PASH India offers a four-day side trip to Kathmandu, Nepal. If it’s within your budget and you don’t mind spending more time in the nightmarish Indira Gandhi International Airport (currently in the middle of a re-building and modernization project scheduled to be completed by the 2010 Commonwealth Games) or the equally frustrating Tribhuvan International Airport in Kathmandu, I highly recommend you take it.

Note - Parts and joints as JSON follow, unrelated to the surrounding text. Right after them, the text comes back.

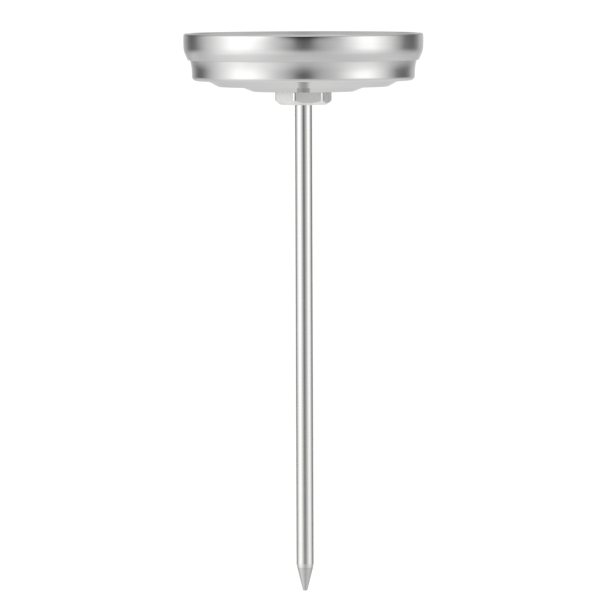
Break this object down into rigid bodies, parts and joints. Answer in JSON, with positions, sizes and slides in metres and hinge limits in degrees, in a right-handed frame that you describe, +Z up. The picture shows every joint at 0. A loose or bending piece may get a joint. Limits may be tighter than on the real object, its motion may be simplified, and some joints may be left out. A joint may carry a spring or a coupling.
{
  "type": "bimetal dial thermometer probe",
  "caption": "Stainless bimetal dial thermometer for soil: round sealed head with crimped bezel, hex for calibration, thin stem with a pointed tip.",
  "frame": {"origin": "where the stem comes out of the calibration hex, on the stem's axis and the hex's lower face", "axes": "+Z up the stem's axis, out of the dial; +Y towards the dial's 12 o'clock, +X towards its 3 o'clock"},
  "size_m": [0.053, 0.053, 0.1233],
  "materials": {
    "brushed_steel": "satin stainless sheet, fine circumferential polish",
    "machined_steel": "turned and milled stainless",
    "polished_steel": "bright drawn stainless tube and wire",
    "ground_steel": "matt ground stainless",
    "spring_steel": "hardened spring steel",
    "screw_steel": "nickel-plated steel",
    "glass": "clear flat instrument glass",
    "black_rubber": "matt black moulded rubber",
    "dial_white": "matt white enamel on aluminium, printed scales",
    "pressed_aluminium": "mill finish pressed sheet",
    "ring_black": "matt black moulded ring",
    "washer_nylon": "natural low-friction plastic",
    "bearing_plastic": "natural low-friction plastic",
    "bimetal": "rolled bimetal strip, slightly straw coloured",
    "brass": "turned brass",
    "pointer_black": "matt black paint"
  },
  "bodies": {
    "probe": {"calibration_hex": "machined_steel", "case_seal": "black_rubber", "thrust_washer": "washer_nylon", "spring_washer": "spring_steel", "retaining_ring": "spring_steel", "stem_tube": "polished_steel", "stem_tip": "ground_steel", "coil_anchor": "machined_steel", "bimetal_coil": "bimetal", "lower_bearing": "bearing_plastic", "upper_bearing": "bearing_plastic"},
    "head": {"case": "brushed_steel", "bezel": "brushed_steel", "lens": "glass", "lens_gasket": "black_rubber", "dial_plate": "dial_white", "dial_carrier": "pressed_aluminium", "dial_screws": "screw_steel", "dial_spacer_ring": "ring_black"},
    "pointer_assembly": {"pointer": "pointer_black", "pointer_hub": "brass", "spindle": "polished_steel", "coil_collar": "brass"}
  },
  "joints": [
    {"name": "calibration_turn", "type": "hinge", "parent": "probe", "child": "head", "pos_m": [0, 0, 0.003], "axis": [0, 0, 1], "continuous": true},
    {"name": "pointer_turn", "type": "hinge", "parent": "probe", "child": "pointer_assembly", "pos_m": [0, 0, 0.0112], "axis": [0, 0, -1], "range_deg": [-92.7, 207.3], "stiffness_Nm_per_rad": 0.0002}
  ]
}
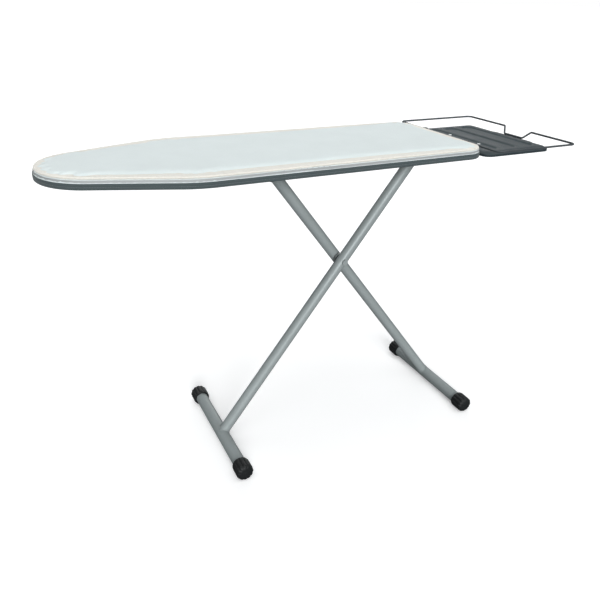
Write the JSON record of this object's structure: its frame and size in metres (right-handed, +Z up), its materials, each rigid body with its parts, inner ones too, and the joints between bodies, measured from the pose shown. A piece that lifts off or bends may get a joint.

You’ll stay at the wonderful Le Méridien in Gokarna Forest, a peaceful refuge in the Himalayan foothills (about 5,000 feet in elevation) a few miles from the city. The hotel has its own David McLay Kidd-designed golf course, which opened in 1999, just a few months after Kidd’s seminal Bandon Dunes debuted in Oregon. Kidd had the freedom to chop down just 10 acres of forest, so routing the holes must have been tricky; it’s no surprise one or two turned out a little quirky. The quirks just add to the charm, though, so overcome the summer heat, the very occasional cobra, krait or viper sighting (just stay well clear), and the mischievous groups of children who sometimes gather at the edge of the course and shout, “Bad shot!” when you slice one into the trees, and you’ll have an absolute blast.

There’s plenty of opportunity to play golf, but you’ll not want to miss the day of sightseeing, which takes in Bhaktapur, a ninth-century city; Kathmandu’s incredible Durbar Square (a World Heritage site); and the rather elaborate Buddhist site of Swayambhunath.

All information was accurate at the time of publication (July 2008).